The algorithms have detailed coverage in the link provided. However, the objective of this guide is to quickly implement the algorithms and compare them against various environments from classical control theory literature.
Implementation
For ease of implementation, we have leveraged the Stable-Baselines package from OpenAI.
The following notebook implements the above-mentioned algorithms to train an RL agent for 1 million episodes across the classic control environments.
The agents were further tested on 1000 timesteps across all the environments.
The entire implementation was done using Macbook pro.
Comparative Study
This section provides a comparative summary of various algorithms across different environments as provided by OpenAI Gym.
The above figure shows the average runtime comparison for various RL algorithms across different environments which were used to train the agent.
We can infer that PPO2 is taking more than 350 seconds on average to train in various environments.
The above figure shows the average rewards collected while testing for 1000 steps on various environments using different algorithms.
The average reward earned while testing for 1000 steps is highest in the case of Pendulum-v0 followed by the CartPole-v1 environment.
The above figure shows the Average runtime across environments using different algorithms.

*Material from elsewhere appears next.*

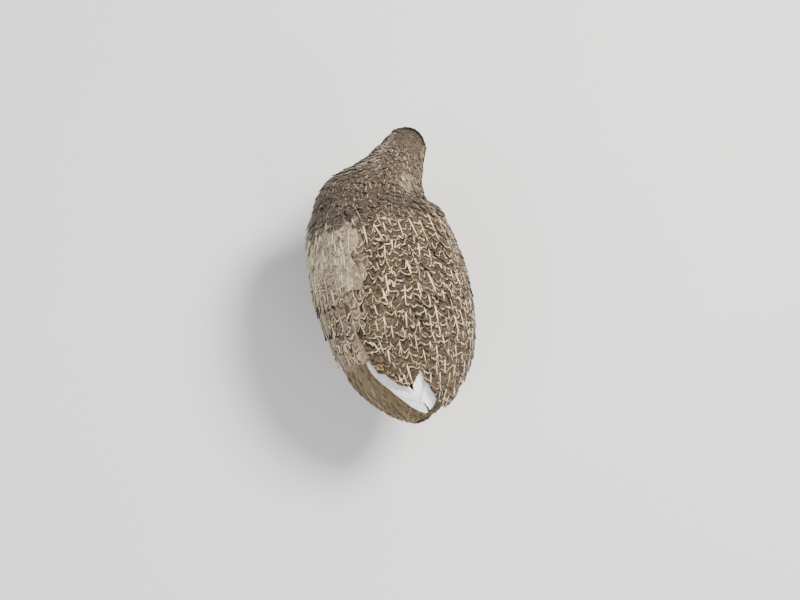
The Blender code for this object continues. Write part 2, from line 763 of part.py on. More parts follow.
def build():
    for old in list(bpy.data.objects):
        bpy.data.objects.remove(old)
    torso()
    neck()
    head()
    bill_upper()
    bill_lower()
    tail()
    for side in (LEFT, RIGHT):
        eye(side)
        folded_wing(side)
        thigh(side)
        shank(side)
        foot(side)
        for number, row in enumerate(TOES, 1):
            claw(side, number, row)


build()
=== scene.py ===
import math

import bpy
import numpy as np
from mathutils import Matrix, Vector
from mathutils.kdtree import KDTree


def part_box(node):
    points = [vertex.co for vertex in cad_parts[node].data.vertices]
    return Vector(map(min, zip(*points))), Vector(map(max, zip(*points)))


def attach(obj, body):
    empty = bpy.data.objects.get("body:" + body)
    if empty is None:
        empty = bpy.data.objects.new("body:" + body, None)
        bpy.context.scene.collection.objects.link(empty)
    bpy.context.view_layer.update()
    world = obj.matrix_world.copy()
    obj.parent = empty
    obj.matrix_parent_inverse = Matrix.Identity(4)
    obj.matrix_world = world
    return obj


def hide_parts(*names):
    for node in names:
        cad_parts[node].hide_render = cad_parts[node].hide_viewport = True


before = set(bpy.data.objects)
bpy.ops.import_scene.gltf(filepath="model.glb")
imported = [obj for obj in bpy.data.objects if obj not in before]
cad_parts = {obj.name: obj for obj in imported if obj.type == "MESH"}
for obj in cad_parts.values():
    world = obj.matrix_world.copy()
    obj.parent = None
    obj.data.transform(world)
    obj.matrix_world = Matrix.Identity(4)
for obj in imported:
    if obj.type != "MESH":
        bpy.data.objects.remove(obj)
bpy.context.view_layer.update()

print("quail: frame loaded")

mm = 0.001
dice = np.random.default_rng(41)


# small helpers for working in the viewport's way
def clearSelection():
    if bpy.context.object and bpy.context.object.mode != "OBJECT":
        bpy.ops.object.mode_set(mode="OBJECT")
    bpy.ops.object.select_all(action="DESELECT")


def pick(*objects):
    clearSelection()
    for one in objects:
        one.select_set(True)
    bpy.context.view_layer.objects.active = objects[0]
    return objects[0]


def settle(piece):
    # puts the place into the mesh, so that the object sits at the origin
    pick(piece)
    bpy.ops.object.transform_apply(location=True, rotation=True, scale=True)
    return piece


def putModifier(piece, kind, **settings):
    pick(piece)
    change = piece.modifiers.new(kind.lower(), kind)
    for key, value in settings.items():
        setattr(change, key, value)
    bpy.ops.object.modifier_apply(modifier=change.name)
    return piece


def smooth(piece):
    pick(piece)
    bpy.ops.object.shade_smooth()
    return piece


def melt(piece, voxel, rounds):
    # makes one fine, rounded surface of all that the piece holds
    putModifier(piece, "REMESH", mode="VOXEL", voxel_size=voxel)
    putModifier(piece, "SMOOTH", iterations=rounds, factor=0.5)
    return smooth(piece)


def facesOut(piece):
    pick(piece)
    bpy.ops.object.mode_set(mode="EDIT")
    bpy.ops.mesh.select_all(action="SELECT")
    bpy.ops.mesh.normals_make_consistent(inside=False)
    bpy.ops.object.mode_set(mode="OBJECT")
    return piece


def copyOfNodes(name, nodes):
    # a merged copy of some CAD nodes, to work finer detail into
    copies = []
    for node in nodes:
        fresh = bpy.data.objects.new(node + "Copy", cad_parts[node].data.copy())
        bpy.context.scene.collection.objects.link(fresh)
        copies.append(fresh)
    pick(*copies)
    if len(copies) > 1:
        bpy.ops.object.join()
    piece = bpy.context.object
    bpy.ops.object.mode_set(mode="EDIT")
    bpy.ops.mesh.select_all(action="SELECT")
    bpy.ops.mesh.remove_doubles(threshold=0.00002)
    bpy.ops.mesh.customdata_custom_splitnormals_clear()
    bpy.ops.object.mode_set(mode="OBJECT")
    piece.name = name
    piece.data.name = name
    piece.data.materials.clear()
    return piece


# shader maths
class Wire:
    # an output socket that takes part in sums
    def __init__(self, shade, socket):
        self.shade = shade
        self.socket = socket

    def __add__(self, other):
        return self.shade.maths("ADD", self, other)

    def __radd__(self, other):
        return self.shade.maths("ADD", other, self)

    def __sub__(self, other):
        return self.shade.maths("SUBTRACT", self, other)

    def __rsub__(self, other):
        return self.shade.maths("SUBTRACT", other, self)

    def __mul__(self, other):
        return self.shade.maths("MULTIPLY", self, other)

    def __rmul__(self, other):
        return self.shade.maths("MULTIPLY", other, self)

    def __truediv__(self, other):
        return self.shade.maths("DIVIDE", self, other)

    def __rtruediv__(self, other):
        return self.shade.maths("DIVIDE", other, self)

    def __abs__(self):
        return self.shade.maths("ABSOLUTE", self)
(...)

We can infer that the MountainCar-v0 environment takes the highest amount of time on an average to train the various agents.
Conclusion
Based on the insights above, we can conclude that Acrobot-v1 is difficult for most of the algorithms as it has the lowest mean reward irrespective of the magnitude.
PPO2 takes the maximum amount of time to train across environments, one of the possible reasons can be a lack of GPU in the hardware spec.